Strokes don’t just happen to old people. You should be making lifestyle and diet choices in your 20’s and 30’s to actively prevent a stroke. The fact that so many more younger people are having strokes also means that they’re related to our everyday lifestyle choices. Read below for the every day activities you can cut back on to reduce the risk of a stroke.
Poor Diet: Nothing good comes out of eating poorly. Let’s remind ourselves of what some of the basics of poor eating are: high sugar, sodium, refined carbohydrates, refined vegetable oils, fried foods, saturated & trans fats among others. It is imperative for your health that you eat as many organic vegetables, fruit, complex carbohydrates, meats, polyunsaturated & monounsaturated fats/oils as you can.

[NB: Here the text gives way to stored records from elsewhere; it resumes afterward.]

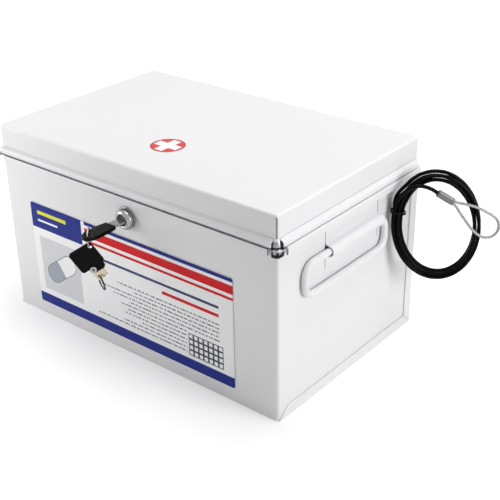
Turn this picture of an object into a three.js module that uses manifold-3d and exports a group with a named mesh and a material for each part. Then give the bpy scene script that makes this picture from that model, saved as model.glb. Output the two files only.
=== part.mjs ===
// A small steel medication lock box: a folded body, a pressed lid on a piano hinge,
// a key lock in the front, two drop handles and a coiled tether cable.
// Millimetres, +Z up, +X to the right of the front, the front looks along -Y.
// The origin is the middle of the flat underside.
import * as THREE from 'three';
import { mergeVertices } from 'three/addons/utils/BufferGeometryUtils.js';
import Module from 'manifold-3d';

// Sheet metal
const sheet = 0.9; // steel thickness
const fit = 0.3; // clearance between pieces that touch
const cutRun = 2; // how far a cut runs past what it cuts
const bodyLength = 313; // over the side walls, along X
const bodyDepth = 197; // over the front and back walls, along Y
const seamHeight = 155.5; // top of the rolled rim, above the underside
const lidHeight = 26.5; // lid's top above the rolled rim
const bodyCorner = 3; // outside radius of the upright corners

// Rolled rim of the body
const rimStandout = 4; // how far it stands out of the wall
const rimHeight = 6.5;
const rimEnd = 6.5; // where the roll stops short of a corner
const cornerTabReach = 4.2; // lens-shaped tab that turns out at a front corner
const cornerTabDip = 1.1;
const cornerTabRun = 2.6; // how far the tab runs along each wall
const tabEndShare = 0.15; // of a tab's full reach, where it ends
const tabBendShare = 0.75; // of its full reach, where the corner's bend starts
const notchWidth = 2;
const notchDrop = 8.5; // from the rim's top to the notch's foot
const notchHeight = 4.5;

// Base and back pan
const flangeHeight = 10; // flange folded up outside each side wall
const flangeWidth = 10; // flange folded forward at the back
const flangeTopGap = 0.8; // from the back flange to the rim above it
const mitreRun = 13;
const seamLine = 0.5; // open line where two flanges meet
const panBend = 2.2; // outside radius of the pan's folds
const backTopDrop = 0.6; // back wall's edge below the rim's top
const weldFlange = 11; // flange turned up inside the front wall

// Lid
const lidInset = 0.5; // lid's side walls in from the body's
const lidCorner = 2.6;
const lidEdge = 2.2; // radius along the top edges
const lidGap = 1; // open line between lid and rim
const lipHeight = 6.2;
const lipStandout = 3.8;
const lipFoot = 2.4; // upright part at the lip's foot
const lipEnd = 3.4; // where the lip stops short of a corner
const domeReach = 2.4; // how far a lid corner bulges below the skirt
const lidTabRun = 0.9;
const cornerSeamWidth = 0.8; // open line up each corner of the lid
const cornerSeamDepth = 1.2; // right through the sheet

// Piano hinge
const hingeLength = 280;
const hingeKnuckles = 13;
const knuckleRadius = 2.8;
const knuckleBore = 1.6;
const knuckleGap = 0.6;
const pinRadius = 1.2;
const leafThickness = 1;
const leafHeight = 17;
const leafClear = 0.5; // leaf edge to the other leaf's knuckles
const hingeRise = 0.5; // pin axis above the rim's top

// Drop handles and the pressed bridges that carry them
const bridgeLength = 75; // along Y
const bridgeHeight = 33;
const bridgeCentreY = -1;
const bridgeDrop = 26.5; // bridge's middle below the rim's top
const bridgeClear = 1; // bridge's inside to the rod
const bridgeFillet = 2; // outside radius where the bridge leaves the wall
const slitWidth = 0.8;
const rodRadius = 3;
const handleHalfWidth = 56; // handle's middle to the middle of a leg
const handleDrop = 27.6; // pivot to the middle of the bar
const handleTopBend = 11;
const handleFootBend = 10;
const handleSlide = -11.5; // where the handle lies in its bridge, from the bridge's middle
const handleMouthGap = 20; // between the two inner ends of the rod
const rodSides = 12;
const rodBendSteps = 6;

// Lock, with depths counted inwards from the front wall's face
const lockX = 0;
const lockDrop = 20.7; // lock's middle below the rim's top
const barrelRadius = 7.2;
const barrelEnd = 13;
const bezelRadius = 9.3; // foot of the domed bezel
const bezelFaceRadius = 5.6;
const bezelFace = -6.8;
const bezelFoot = -1.9; // where the dome's curve ends
const bezelSteps = 5;
const flangeRingRadius = 10.2;
const flangeRingThickness = 0.8;
const plugRadius = 4.8;
const plugFace = -6.3;
const plugEnd = 13.3;
const postHalf = 2.4; // square post that drives the cam
const camThickness = 1.6;
const camHalfWidth = 5.5;
const camReach = 27;
const nutFlats = 19;
const nutThickness = 4;
const washerRadius = 5;
const washerThickness = 0.8;
const screwHeadRadius = 4.2;
const screwHeadHeight = 2.2;
const screwRadius = 1.6;
const screwLength = 5;
const screwSlotWidth = 1;
const screwTopShare = 0.7; // of the head's radius
const keyholeHalfWidth = 3.7;
const keyholeHalfHeight = 1.1;
const keyholeEnd = 8.6;
const lockSides = 28;

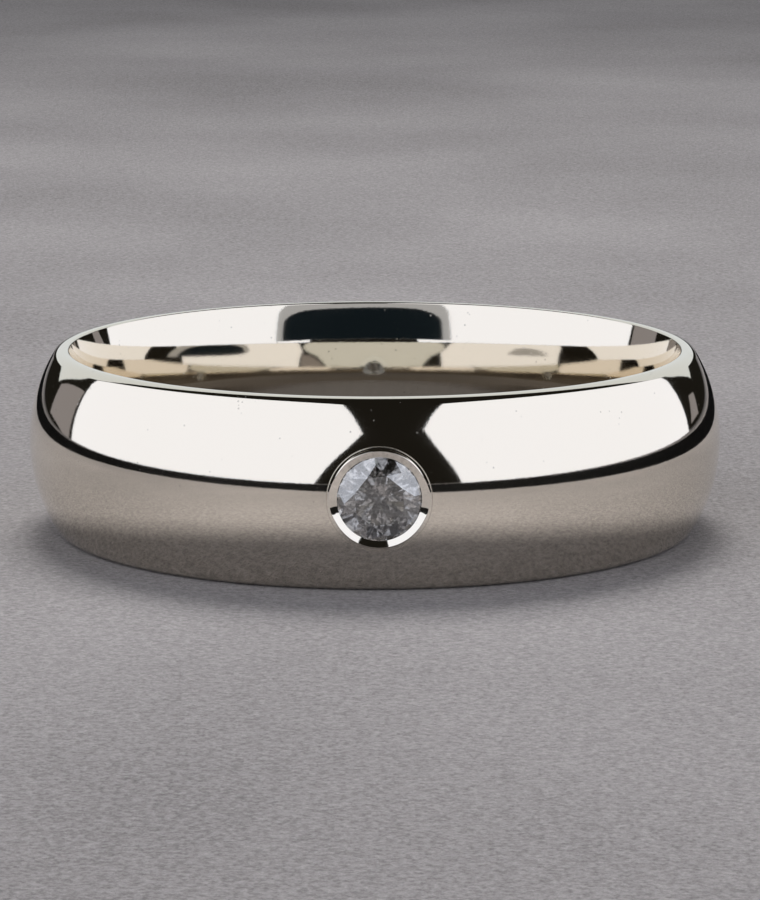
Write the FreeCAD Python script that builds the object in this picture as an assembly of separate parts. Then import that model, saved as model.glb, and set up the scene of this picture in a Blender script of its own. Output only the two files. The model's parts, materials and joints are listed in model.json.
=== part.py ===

A poor diet can lead to many diseases including stroke.
Drinking Too Much: While most of us enjoy social drinking every now & then, it is not a good idea to have more than a few drinks per week when it comes to staying healthy and avoiding a stroke. Alcohol raises your blood pressure which is the most important risk factor for stroke and can increase your chances of becoming diabetic, and diabetes doubles your risk of stroke. Drinking alcohol can change how your body responds to insulin, a hormone that helps use up the sugar in your blood.
Lack of Exercise: Like the saying goes, “a body in motion stays in motion, a body at rest stays at rest.” We are made to move. Physical activity releases endorphins, powerful brain chemicals that lift your spirits and make you feel good. Exercise also keeps us in great physical shape which is important for staying healthy and avoiding diseases such as stroke. Working out improves the overall health of your blood vessels and heart, and lowers your blood pressure.
Smoking: As obvious as this whole list seems to me, this point is the most obvious. In the year 2017, who on earth doesn’t know the incredibly negative consequences of smoking…? Smoking increases the buildup of plaque in the blood vessels and causes them to thicken and narrow. It damages the cells that line the blood vessels, and makes the blood more sticky and likely to clot. It also lowers good cholesterol. Stroke is a cardiovascular disease. Quit smoking today!
Stress: Stress is causing a lot of health crises in people of all ages today. You can lower your stroke risk by attempting to reduce the stress in your life. High levels of stress impact health issues like high blood pressure that have been linked to stroke. Remember “Don’t sweat the small stuff,” and find a meditation technique that you can practice on a daily basis.